Vauxhall, owned by the troubled General Motors, the Rugby Football Union
and modest amounts of COI work - which will come up for review in
February - are the only domestic accounts remaining at the agency.
It has also been the victim of its often vicious internal politics with
the infighting reaching a crescendo in the fractious relationship
between Walsh and Tony Wright, the network's chairman and the pivotal
link with Unilever. "The two took an instant dislike to each other," an
insider says. Another claims Walsh "underestimated the sensitivity of
the global set-up".
Much of the friction is believed to have been sparked by the power of
the Unilever global account directors reporting directly either to
Wright or Gatfield and not the London management team.
"We operated as two agencies in competition with each other," a former
senior staffer recalls. "Those running the agency who thought they were
responsible for business actually found that they weren't."
This sort of thinking has led to loss of talent. Another ex-Lowe staffer
adds: "They just get chewed up by the system and spat out."
Many see the management revolving door of recent years and the lack of
clear leadership as the main reasons why talent and business have left
the building.
Sharing the front-of-house roles between Morris and Rebecca Morgan, the
agency's planning chief, does not, it is claimed, make up for the lack
of a chief executive to act as the clients' lightning conductor, while
persistent rumours of their plans to launch a start-up have done nothing
to steady the ship.
Despite all of its problems, Lowe network chiefs are indicating that the
managerial gap will be filled early next year in a raft of measures to
restore Lowe London's equilibrium. However, they insist that the agency
will be re-engineered to regain its key role in what is now a profitable
network eager to win domestic business as well as service globally
aligned clients.
"We're committed to having a successful and creatively strong agency in
London," Wright says. "In the first quarter of next year, we'll unveil
plans to that end."
This could coincide with the announcement of Gatfield's successor. Two
candidates are understood to be in the frame for the role.

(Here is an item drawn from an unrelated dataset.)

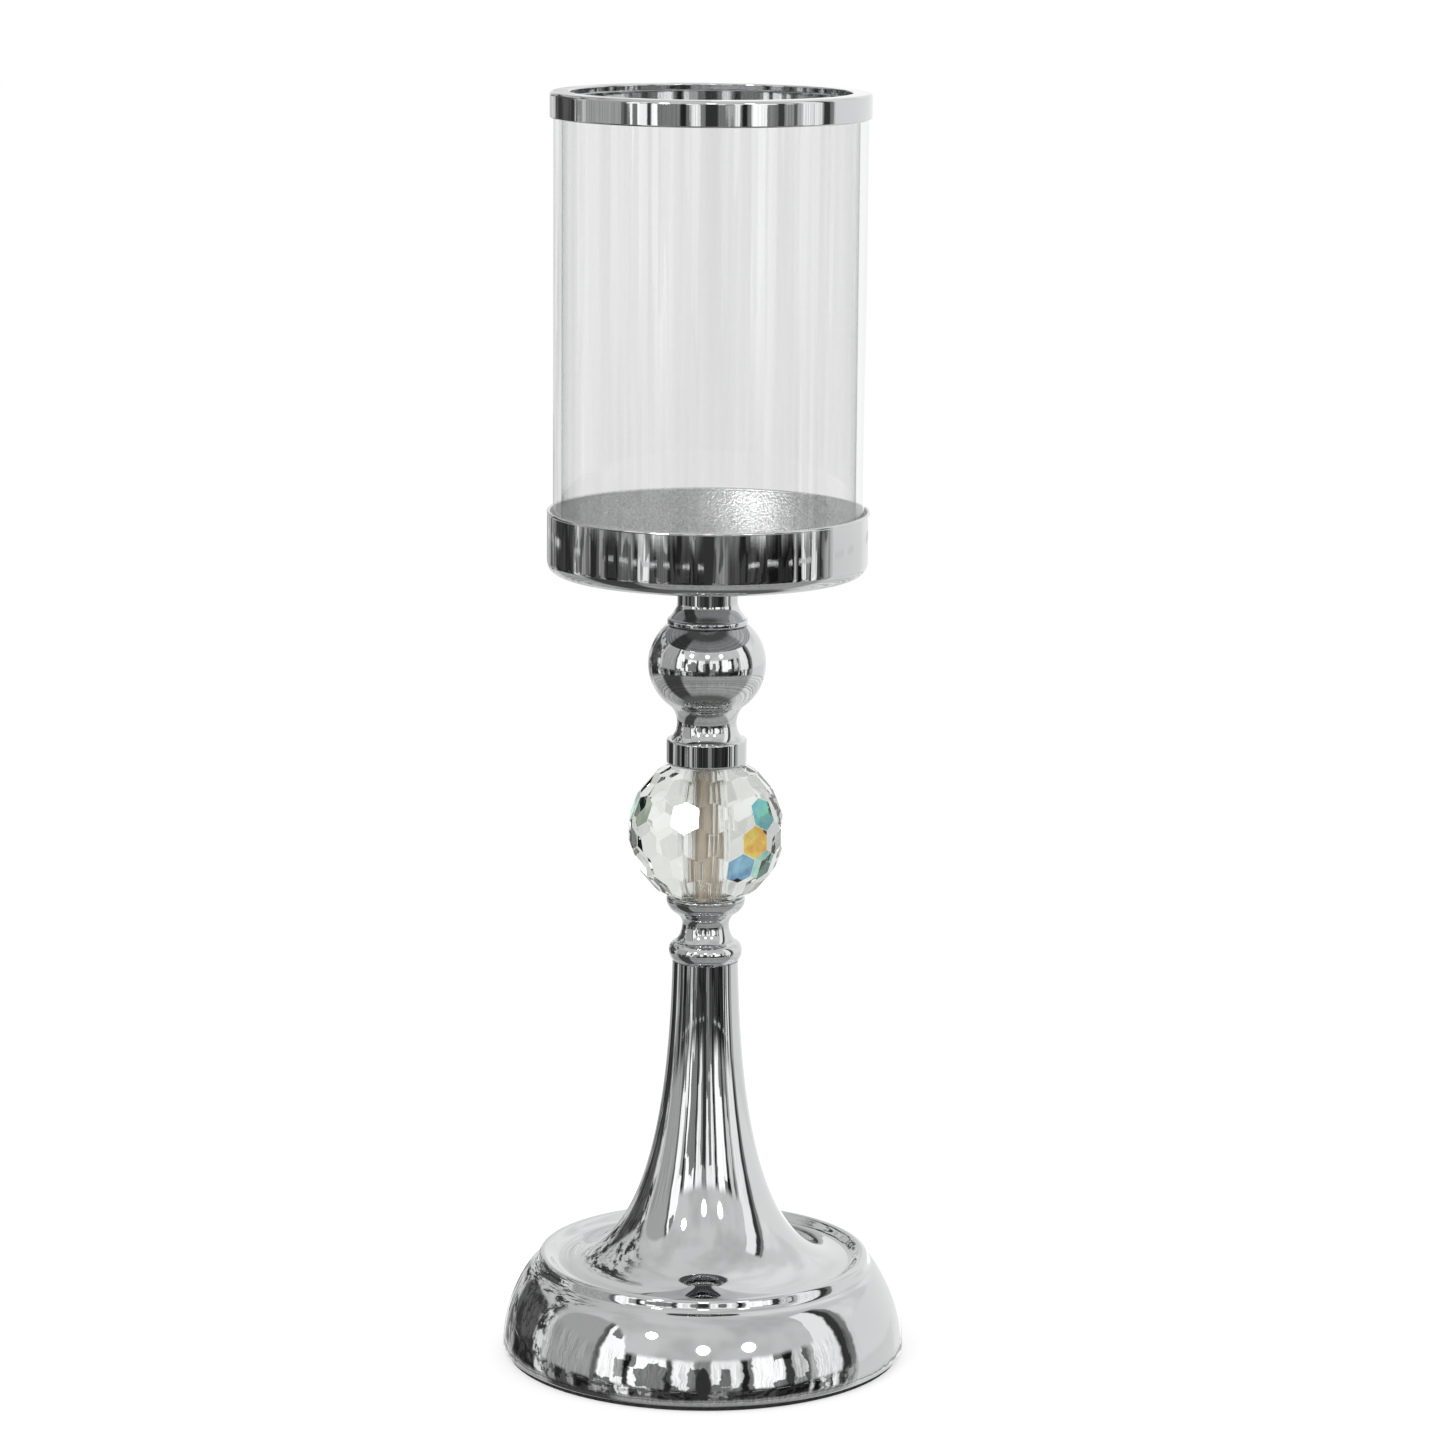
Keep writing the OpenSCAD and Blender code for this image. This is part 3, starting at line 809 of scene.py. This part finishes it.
def room():
    """A soft studio room that only the mirrors and the crystal see; white behind."""
    world = bpy.data.worlds.new("studio_room")
    bpy.context.scene.world = world
    world.use_nodes = True
    world.cycles.sampling_method = "NONE"
    nt = world.node_tree
    nt.nodes.clear()
    out = nt.nodes.new("ShaderNodeOutputWorld")
    ray = nt.nodes.new("ShaderNodeTexCoord").outputs["Generated"]
    xyz = nt.nodes.new("ShaderNodeSeparateXYZ")
    nt.links.new(ray, xyz.inputs[0])
    x, y, z = xyz.outputs
    degrees = 180 / math.pi
    az = times(nt, maths(nt, "ARCTAN2", x, times(nt, y, -1.0)), degrees)
    level = times(nt, maths(nt, "ARCSINE", z), degrees)
    ripple = maths(nt, "MULTIPLY_ADD", noise(nt, ray, 9, 3), 5.0, -2.5)
    az = maths(nt, "ADD", az, ripple)
    el = maths(nt, "ADD", level, times(nt, ripple, 0.6))
    side = maths(nt, "ABSOLUTE", az)
    right = span(nt, az, -0.4, 0.4)

    # from the ceiling down
    above = span(nt, maths(nt, "SUBTRACT", el, window_lift(nt, az)), 16, 20)
    light = mix_value(nt, above, window_light(nt, az, el, side, right),
                      ceiling_light(nt, ray, az))
    light = mix_value(nt, span(nt, el, -5, -8), light,
                      wall_light(nt, az, el, level, side, right))
    light = mix_value(nt, span(nt, el, -15, -18), light,
                      ground_light(nt, el, side, right))
    light = mix_value(nt, span(nt, el, -54, -66), light, 0.16)
    light = mix_value(nt, leaf_mask(nt, ray, az, el), light, 0.06)
    light = times(nt, light, streak_light(nt, az, el))
    light = mix_value(nt, figure_mask(nt, az, el), light, 0.05)
    for lamp_az in (0.0, 29.0):
        light = maths(nt, "ADD", light, lamp_glow(nt, ray, lamp_az))

    # through the crystal the room is paler, matt surfaces and the view see it white
    path = nt.nodes.new("ShaderNodeLightPath").outputs
    through = times(nt, path["Is Transmission Ray"],
                    span(nt, side, 85, 125, 0.12, 0.82))
    murk = span(nt, noise(nt, ray, 3.0, 3), 0.38, 0.62, 0.66, 0.93)
    light = mix_value(nt, through, light, murk)
    light = mix_value(nt, path["Is Diffuse Ray"], light, 1.12)
    light = mix_value(nt, path["Is Camera Ray"], light, 1.0)
    back = nt.nodes.new("ShaderNodeBackground")
    back.inputs["Color"].default_value = (1, 1, 1, 1)
    put(nt, back.inputs["Strength"], light)
    nt.links.new(back.outputs[0], out.inputs["Surface"])


room()


# ------------------------------------------------------------ floor and lights

def stage_floor():
    """A pale round floor that fades out to the white behind it, clear from below."""
    bm = bmesh.new()
    bmesh.ops.create_circle(bm, cap_ends=True, segments=96, radius=0.9)
    m, nt, out = material("pale_floor")
    pale = nt.nodes.new("ShaderNodeBsdfDiffuse")
    put(nt, pale.inputs["Color"],
        mix(nt, noise(nt, coords(nt), 40, 3), (0.9, 0.9, 0.9, 1),
            (0.88, 0.88, 0.88, 1)))
    clear = nt.nodes.new("ShaderNodeBsdfTransparent")
    length = nt.nodes.new("ShaderNodeVectorMath")
    length.operation = "LENGTH"
    put(nt, length.inputs[0], coords(nt))
    fade = span(nt, length.outputs["Value"], 0.16, 0.8, 0.6, 1.0)
    mix_shaders(nt, maths(nt, "MAXIMUM", fade, from_behind(nt)), pale, clear, out)
    floor = object_from("stage_floor", bm, [m])
    floor.location.z = -0.0002
    floor.visible_glossy = False
    floor.visible_transmission = False


stage_floor()


def soft_light(name, place, aim, size, power, mirrored=False):
    """A round lamp that the camera doesn't see; mirrored ones show in the chrome."""
    light = bpy.data.lights.new(name, "AREA")
    light.shape = "DISK"
    light.size = size
    light.energy = power
    obj = bpy.data.objects.new(name, light)
    bpy.context.scene.collection.objects.link(obj)
    obj.location = place
    toward = Vector(aim) - Vector(place)
    obj.rotation_euler = toward.to_track_quat("-Z", "Y").to_euler()
    obj.visible_camera = False
    obj.visible_glossy = mirrored
    obj.visible_transmission = mirrored
    return obj


def only_on(light, piece):
    """Lets a light shine on one piece alone."""
    receivers = bpy.data.collections.new("lit_by_" + light.name)
    receivers.objects.link(bpy.data.objects[piece])
    light.light_linking.receiver_collection = receivers


MIDDLE = (0, 0, 0.2)
soft_light("ceiling_lamp", (-0.632, -0.952, 0.80), MIDDLE, size=0.15, power=1.9,
           mirrored=True)
pan_glow = soft_light("pan_glow", (-0.62, -0.93, 0.47), (0, 0.04, 0.27), size=0.26,
                      power=6.8, mirrored=True)
only_on(pan_glow, "candle_pan_spun")
soft_light("key_softbox", (-0.9, -1.1, 1.5), MIDDLE, size=0.9, power=6)
soft_light("fill_softbox", (1.2, -0.6, 1.1), MIDDLE, size=0.9, power=4)
soft_light("back_softbox", (0.3, 1.3, 1.2), (0, 0, 0.25), size=0.8, power=4)


# -------------------------------------------------------------------- camera

# fitted to the round edges of foot, pan, glass and ring in the photo; in radians
CAMERA_PITCH, CAMERA_YAW, CAMERA_ROLL = 0.188427, 0.0032799, 0.0075021
CAMERA_PLACE = (0, -1.54665, 0.50960)
SENSOR_MM, LENS_MM = 36.0, 119.13


def place_camera():
    flat = math.cos(CAMERA_PITCH)
    ahead = Vector((math.sin(CAMERA_YAW) * flat, math.cos(CAMERA_YAW) * flat,
                    -math.sin(CAMERA_PITCH)))
    level_right = ahead.cross(Vector((0, 0, 1))).normalized()
    level_up = level_right.cross(ahead)
    c, s = math.cos(CAMERA_ROLL), math.sin(CAMERA_ROLL)
    turn = Matrix((c * level_right + s * level_up, c * level_up - s * level_right,
                   -ahead)).transposed()
    data = bpy.data.cameras.new("camera")
    data.sensor_width = SENSOR_MM
    data.lens = LENS_MM
    data.clip_start, data.clip_end = 0.05, 50
    cam = bpy.data.objects.new("camera", data)
    bpy.context.scene.collection.objects.link(cam)
    cam.matrix_world = Matrix.Translation(CAMERA_PLACE) @ turn.to_4x4()
    bpy.context.scene.camera = cam


place_camera()

scene = bpy.context.scene
scene.view_settings.view_transform = "Standard"
scene.cycles.transparent_max_bounces = 16
scene.cycles.max_bounces = 14
scene.cycles.transmission_bounces = 12
scene.cycles.glossy_bounces = 6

With a host of names already said to have turned the job down, it seems
filling it is proving more problematic than initially thought.
For the moment, the London agency's future looks to be shaped by two
events. One is the John Lewis pitch. The other is the contest for
Unilever's £100 million worldwide Knorr business.
Lowe sources claim that were the network to capture Unilever's biggest
global brand, which would be run out of London, the revenue would fill
the hole created by the split with Stella Artois and the catastrophic
loss of the £100 million Nokia N-Series business to Wieden
&Kennedy.
Whether or not Morris will remain to see all this through is open to
question. He has admitted to friends that he is asking himself serious
questions about his future in an agency whose global clientele hold
little interest for him.
"Ed is a talented creative but he's not a creative director," a Lowe
source says. "He doesn't like working on global accounts or complex
pieces of local business."
Another ex-Lowe senior staffer questions whether there is room for him
at all now. "Ed is an outstanding creative but if John Lewis goes, you
have to wonder if there will be a role for him. The global management
teams do a difficult job and would have liked more help from Ed.But he's
of no value to them and he hates travelling."
The big question is what will happen to the agency if no client offers a
"Get out of jail" card.
One intriguing idea being considered by the top brass is to take the
London agency back to its hotshop roots and have it focus on domestic
business, while a separate network operation in London services the
global accounts.
This new "old" Lowe, not dissimilar to Lowe Howard-Spink, would have the
same emphasis on creativity as its predecessor, insiders explain, but be
more attuned to a communications world much changed since its
heyday.
However, there seems little likelihood now of a merger between the
agency and its Interpublic stablemate Draftfcb, which was rumoured
strongly.
Bringing the two together under one roof could save between £3
million and £4 million a year, according to one estimate. What's
more, Draftfcb has the digital expertise that Lowe lacks.
But there are also drawbacks. Could Unilever and Johnson & Johnson share
an agency with SC Johnson, Kraft and Biersdorf, all big Draftfcb
clients?
There are several options for Lowe London. But, as events of the past
year have proved, doing nothing isn't one of them.
LOWE'S WOES
January: Amanda Walsh is forced out as the chief executive after 15
months. Rebecca Morgan, the chief strategy officer, and Ed Morris, the
executive creative director, take over in the interim.
February: Innocent moves its £4 million account out.
March: Twinings reviews its £3 million above-the-line account out
of the agency.
August: Mother beats Lowe to launch the new 4% Stella Artois variant in
the UK. Stella Artois reviews its main ad account and Lowe doesn't
repitch.
September: Lowe announces eight redundancies across its creative and
production departments.
October: Steve Gatfield confirms he will quit as the worldwide chief
executive next April.
November: Lowe loses £100 million global account for Nokia's
N-Series to Wieden & Kennedy. John Lewis reviews its £20 million
account out of the agency. Morris agrees to a new contract working four
days a week in a consultancy capacity.